Título: UE só corta subsídios após 2013
Autor: Jamil Chade
Fonte: O Estado de São Paulo, 04/08/2006, Economia, p. B9

Uma nova reforma do sistema protecionista agrícola europeu somente ocorreria a partir de 2013. O aviso é da comissária de Agricultura da União Européia (UE), Mariann Fischer Boel. Em um discurso feito ontem para fazendeiros na Finlândia, ela voltou a criticar o comportamento dos Estados Unidos e até do Brasil na Rodada Doha da Organização Mundial do Comércio (OMC) e apontou a estratégia para que o setor agrícola sobreviva no velho continente: a exportação de produtos de alta qualidade e a reconversão da produção agrícola em etanol.

Durante as negociações comerciais em Genebra, a Europa foi acusada de não aceitar uma maior liberalização de seu mercado para produtos agrícolas de países emergentes, como Brasil e Argentina. Bruxelas argumenta que, para promover cortes mais profundos em suas barreiras, precisaria de uma nova reforma da Política Agrícola Comum (PAC), um dos pontos mais delicados da agenda diplomática européia.

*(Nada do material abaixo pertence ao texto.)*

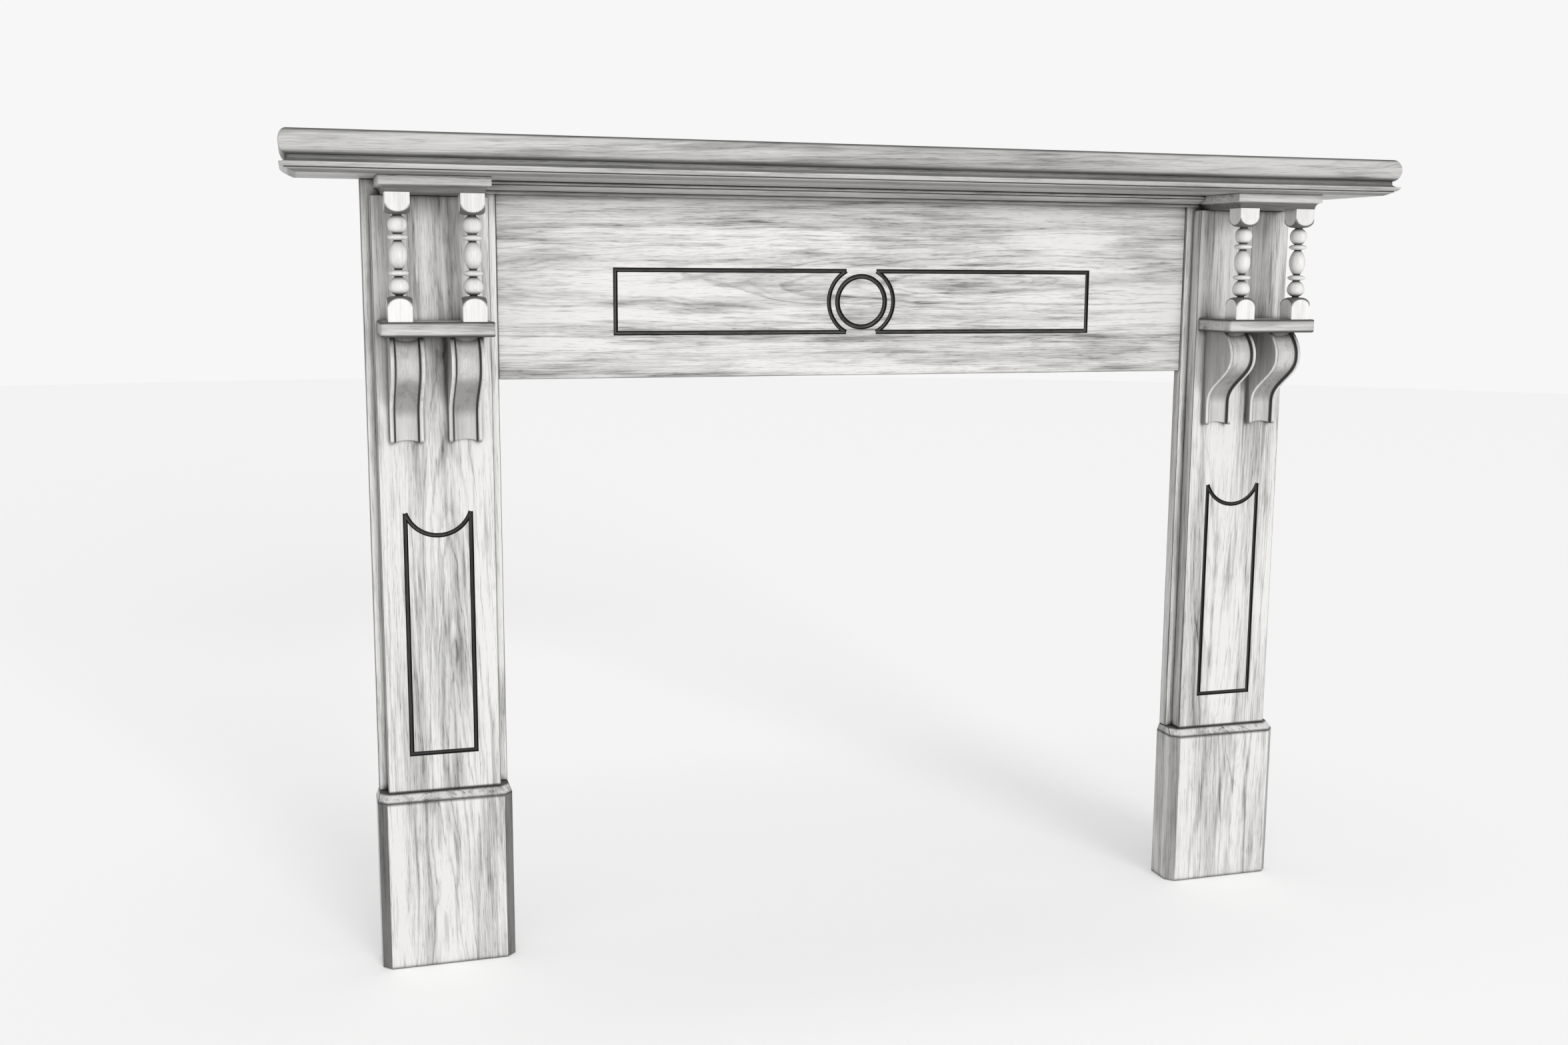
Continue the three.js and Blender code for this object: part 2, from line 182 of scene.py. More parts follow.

Para Mariann, o fracasso da rodada é negativo para os interesses dos europeus, já que o processo seria o único que conseguiria forçar os Estados Unidos a cortar subsídios. "Acordos bilaterais não vão conseguir parar os subsídios americanos", alertou.

A comissária destacou as mensagens de otimismo em relação ao futuro das negociações do chanceler Celso Amorim e da representante de Comércio da Casa Branca, Susan Schwab, após o encontro entre os dois, no Brasil, no fim de semana. "Quero ver onde está o conteúdo nisso antes de tomar novos passos. Para ser sincera, não espero ver muitas oportunidades no futuro próximo."

REFORMA O sistema de subsídios ao setor na Europa data dos anos 60 e chegou a consumir mais da metade do orçamento da Comissão Européia. Hoje, com 4% da população no campo, países como a Inglaterra defendem uma revisão nos subsídios, feita pela última vez em 2003. Mas países como França e Dinamarca já deixaram claro que se opõe a mudanças.

Ainda neste ano, a comissária espera completar a reforma de 2003 com corte de subsídios para o setores de vinhos, frutas e legumes, áreas que até hoje se mantiveram intactas. Mas, para setores como os do açúcar, leite e carnes, as alterações feitas em 2003 devem ser as únicas da década.

Para 2008, Bruxelas planeja uma avaliação das reformas. Mas Mariann afirma que não estão previstas novas aberturas de mercado. "Mudanças significativas (na agricultura) só após 2013", afirmou.

A comissária admite que os europeus enfrentarão uma concorrência cada vez maior e, por isso, a sobrevivência do setor agrícola depende de três fatores. O primeiro é a especialização em produtos de maior qualidade. O segundo, o envolvimento dos agricultores na produção de biomassa. O que permitiria que os fazendeiros continuassem no campo, mas sem produzir alimentos. "Com o preço do petróleo a US$ 75 por barril, existem possibilidades para a produção de bioetanol e biodiesel."

Para completar, a comissária defende que as comunidades rurais diversifiquem as atividades, fortalecendo, por exemplo, o turismo.

Mariann e o representante de Comércio da União Européia, Peter Mandelson, recusaram, ontem, o convite do ministro de Comércio australiano, Mark Vailer, para participar de uma reunião marcada para setembro, na Austrália, para tentar retomar as negociações da Rodada Doha.